The other constraints come in pairs ( note that the $$y_{i}$$ are not constrained so a positive number indicates buy amount and a negative number indicates sell amount ) in order to implement the trick to deal with the only trade 3 stocks constraint. So, looking at the constraints as pairs of constraints for each $$i$$, when $$d_{i} = 1$$, the second of the paired constraints won't come into play ( because the objective tries to minimize distance which is symmetric so there is no reason for y to cross zero if it doesn't need to due to symmetry). Fortunately, when $$d_{i} = 0$$, the pair results in \$y_{i} then being constrained to be zero so it won't be traded. In this manner, the constraints enforce the rule to trade only 3 stocks.

implementation:

I didn't actually try to implement the formulation above but hopefully you use R because I wouldn't be surprised if there is some R package that allows one to interface to a mixed integer LP formulation software such as Cplex etc. Check out the cran optimization task view on cran for more information on optimization in R.

Wed, May 19, 2021

EDIT: I had a mistake in the objective function. I had to change the objective function to $$x_{i} + y_{i}$$ since, given how I have defined $$x_{i}$$ and $$y_{i}$$, that is the expression for the final difference between portfolio weight in stock $$i$$ and mean variance optional weight in stock $$i$$.
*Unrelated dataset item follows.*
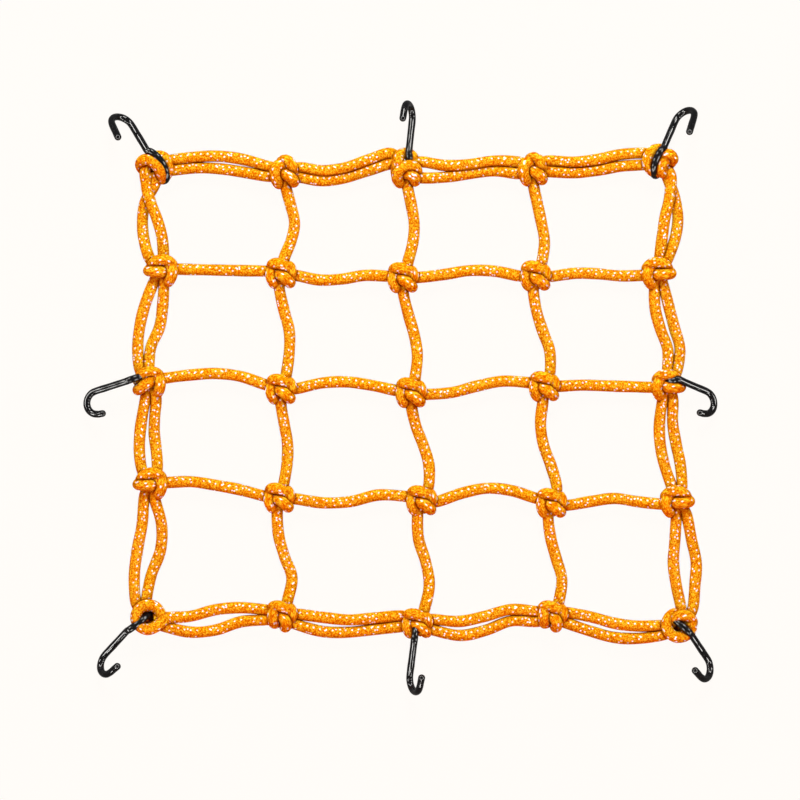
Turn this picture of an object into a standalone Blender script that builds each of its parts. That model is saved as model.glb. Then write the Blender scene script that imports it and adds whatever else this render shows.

Note that I did not need to change the constraints but I reversed the order in each pair in order to emphasize that the first of the two comes into play when $$d=1$$. So, the first constraint that was originally written is now second in the pair and the second constraint that was originally written is now first. The second constraint is only active when the zero equality is enforced (when $$d=0$$ ).